Want to know your customer? Then make sure you understand the labour market.

A transformed labour market…

The scale of change in the UK labour market has confounded economists in recent years. Between 2010 and 2014, the UK created over 1.4m jobs, and today both the number of jobs and the participation rate in the labour market are at record highs. However, it is not just the volume of employment that has changed in the last few years. The transformation of the labour market has been wide-ranging and of such a scale to change the consumer market. Consumer oriented companies need to be aware of the impact of the UK’s new labour market on their customers.

…driven by labour supply…

The growth in jobs has been based to a large extent on an increase in labour supply. The scale of immigration into the UK captures the headlines and, as a result, the EU requirement for free movement of labour has become a key element of the negotiations in advance of a referendum on the UK’s membership of the EU. But migration was not the main driver of labour supply growth from 2010 to 2014. The increase in the number of people working to an older age than previously was the most significant driver of growth in the number of people in the workforce. People aged over 65 in work increased from 676,000 in 2008 to 1.2m in late-2015,  an unprecedented increase reflecting changes to pensions, the impact of anti-age discrimination legislation and improved health.

…rather than an increase in pay…

However, this growth in employment has not translated into an equivalent growth in real wages. Between 2009 and 2014, growth in weekly earnings averaged just 1.4%, significantly below pre-crisis rates of growth. There was an increase in the annual rate of increase to 3.3% in May 2015, but this fell back to 2% by the end of 2015. In effect, unemployment is now back to the average observed between 2001 and 2007, but wage growth is only running at half the 4% recorded over that period.

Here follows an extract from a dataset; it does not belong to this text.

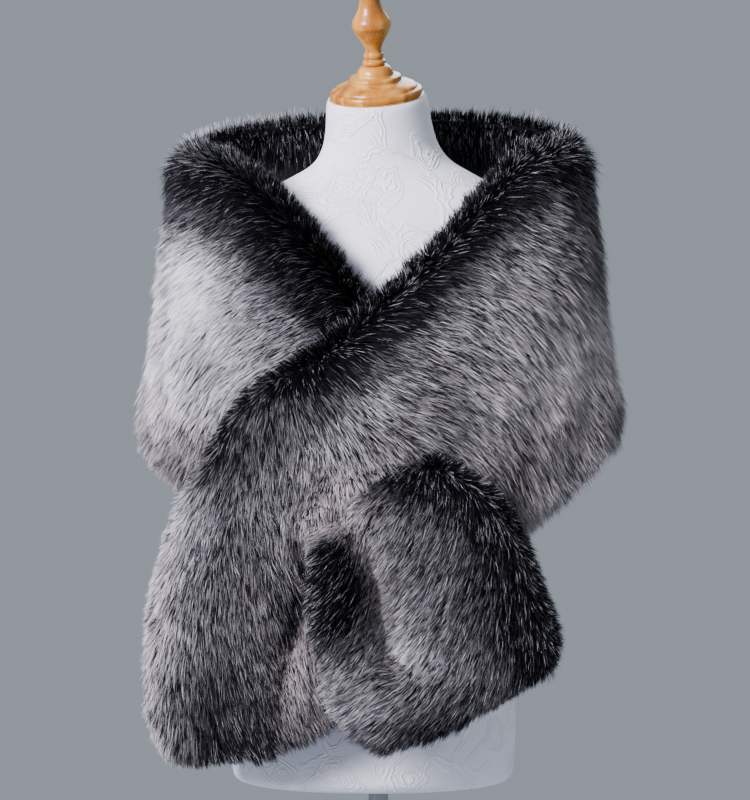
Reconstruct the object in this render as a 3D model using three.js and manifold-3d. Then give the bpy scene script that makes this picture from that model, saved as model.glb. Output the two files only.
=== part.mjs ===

The increase in labour supply cited above is one reason for lower than expected growth in wages, given the UK’s strong growth in employment, but a number of other theories have also been advanced. These include:

  • The weakening of the trades unions with an associated reduction in employee bargaining power;
  • The recognition by workers of the severity of the financial crisis, leading them to value employment over growth in living standards;
  • The flexible nature of the UK labour market which has led to higher number of self-employed and part-time workers with people willing to take whatever employment is on offer;
  • Increased costs on employers such as NI and pensions, limiting the resources available for pay rises; and

It is also possible, looking at the high average margins earned in recent years, that employers have chosen to take advantage of these labour market conditions and prioritise profitability ahead of pay rises.

In addition to the effects described above, the EY ITEM Club also suggest, drawing on Bank of England research, that changes in the composition of the workforce, including a shift to lower-skilled and lower paid jobs, may be depressing wage growth currently by 1% per annum.


…with little sign of any change.

An emerging concern is that low inflation is both reducing inflationary expectations among employers and also reducing their ability to put up their market selling prices. As a result, pay rises are being reduced further limiting income growth.

While EY ITEM Club expect real wage growth to begin to increase in 2016 and hold steady thereafter, the message for businesses is clear: the growth in real earnings is not going to be sufficient to offset other squeezes on household incomes and hence there is a need to plan for a world of lower consumer spending growth.

There will be changes in the distribution of income.

Overall income growth is expected to slow after 2016 but this effect will not apply equally to all segments in the consumer market. Understanding the variations in labour market performance by segment will be critical for consumer businesses.

  • The National Living Wage (NLA) will boost incomes of the lowest fifth of wage earners more than average. However at the household level, the benefits will be more equally shared as many low income households will have a lower earner eligible to benefit from the NLW.
  • Older people will continue to gain from their greater participation in the labour market discussed above and the “Triple Lock” on pensions.
  • Households with assets are likely to benefit from higher returns as interest rates rise but indebted households will find their disposable income squeezed.
  • Forecast increases in inflation, especially for energy prices, are likely to hit lower income households harder as more of their spending accounted for by energy and food. The introduction of Universal Credit will further squeeze these groups.


A complex consumer landscape

The new labour market is changing the consumer market. Key themes which consumer businesses should consider are:

  • Relatively low wage growth means consumers will continue to be highly price sensitive and search for value.
  • With high employment and a relatively high chance of finding work after a job loss, we can expect consumers to keep spending a high proportion of their disposable incomes. So savings will stay relatively low, but discretionary spending is more likely to go on purchases with an immediate impact rather than longer -term durable purchases.
  • Older people will account for an increasing part of the consumer market, this will boost the spending in areas such as health compared to clothing.
  • By contrast, career progression for younger workers is likely to be slower meaning the consumer purchasing life-cycle may well change and people will move to higher consumption levels later in life, if at all.
  • Lower income groups should see their disposable income rise faster than will be the case for people in the middle of the income distribution at least in the next one to two years.
  • Increased self-employment, part-time work and temporary roles mean credit scoring is likely to become increasing complex as new risk models will be required.

Volumes are likely to grow faster than value this market. The key to success will be to develop the appropriate analysis at a segment and product level, this is a market in which the average provides little insight.